Everybody stay calm. We’re aware of this latest crisis and we’re planning Porktober accordingly.
As you may have heard, The U.K.’s National Pig Association, an esteemed organization if ever there was one, is predicting a pork shortage in 2013.
The U.K.’s National Pig Association said the European Union’s pig herd is declining significantly as pig farmers have struggled to cope with feed costs that have been driven up by global drought. Sow herds are shrinking by between 9.6 percent in Poland to 1.3 percent in Germany.
Now, I know what you’re thinking: Who cares about the EU’s pig problem? So what if herds are shrinking in Poland and Germany? I buy American pigs from American slaughterhouses.
But let me clarify here: They’re predicting a GLOBAL pork shortage.
According to the always subdued Daily Mail:
Next year, the U.S. Department of Agriculture forecasts that the nation’s per-capita supply of pork will drop to its lowest level since 1975.
All the evidence predicts that come 2013, there will be far fewer pigs around to satisfy the nation’s appetite for those irresistibly salty, succulently fatty strips.
Let’s let that sink in for a minute – no BLTs. No biscuits and sausage gravy (I suppose you could just have biscuits and plain gravy, but really, what’s the point in that?). No chorizo and eggs. Basically, breakfast would become obsolete. And what kind of salad can you really eat if there are no Baco-bits (actually, Baco-bits aren’t made with real bacon, so you might be alright still eating a salad).

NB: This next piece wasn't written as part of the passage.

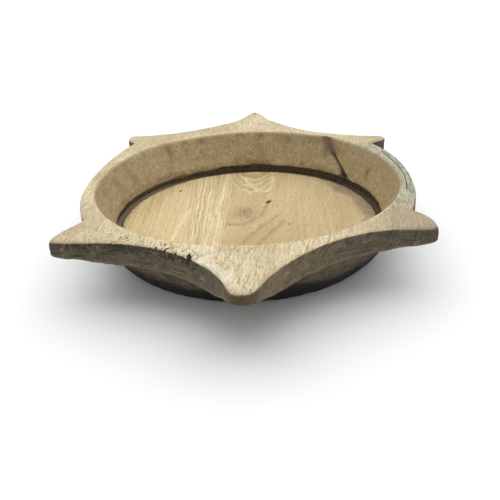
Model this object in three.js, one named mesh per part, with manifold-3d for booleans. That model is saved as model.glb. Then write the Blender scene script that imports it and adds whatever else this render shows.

The point is, this is a very bad thing. The Washington Post notes:
Global food prices have risen to record levels in recent months, driven in part by a severe drought in the United States and Eastern Europe. More than half of all U.S. counties were declared primary disaster areas this growing season because of extreme dryness and heat, the Associated Press reported.
The price of corn and wheat rose by 25 percent from June to July of this year, and soybeans rose by 17 percent, according to the World Bank.
Even the Major League Eating organization has taken action on this important issue, suspending all bacon-eating contests.
“We cannot, in good conscience, allow [top ranked eater] Joey Chestnut to eat bacon during a global pork shortage,” Shea said in the release. “We estimate that Joey alone could eat 20 pounds of bacon in 10 minutes of competition.”
The release also says MLE is encouraging its competitors to avoid bacon in their daily meals.
The one exception to the no-bacon rule is a bacon-wrapped-scallop-eating contest, since they are “really delicious” and “mostly scallop anyway,” according to Shea.
Damn straight. There should definitely be a “really delicious” exemption for all food rationing.
With that in mind, I want to assure all Porktober participants (trademark pending. I’m not kidding. We’ve actually applied for a trademark on the term “Porktober.” No word yet on whether it’s been granted.) Anyway, do not worry about your Porktober consumption schedule. For now, at least, pork supplies are abundant, according to the U.S. Department of Agriculture’s monthly cold storage report. Yes, that is a thing.
Pork supplies are particularly abundant, a major reason hog prices have declined by about 20 percent in the last 90 days….. Hog slaughter, by contrast, was up 5 percent from a year ago due to a larger number of animals. Hog inventories have been at record levels this year.
So, we’ve started hoarding. Like Doomsday Preppers, we’re preparing for the A-Pork-alypse. We’ve already procured the sausages for the pigs-in-a-blanket and the bacon is on order. We’ve already given our butcher a heads up on our pig needs and he’s assured us we’ll all be alright. The rest is up to the pig gods.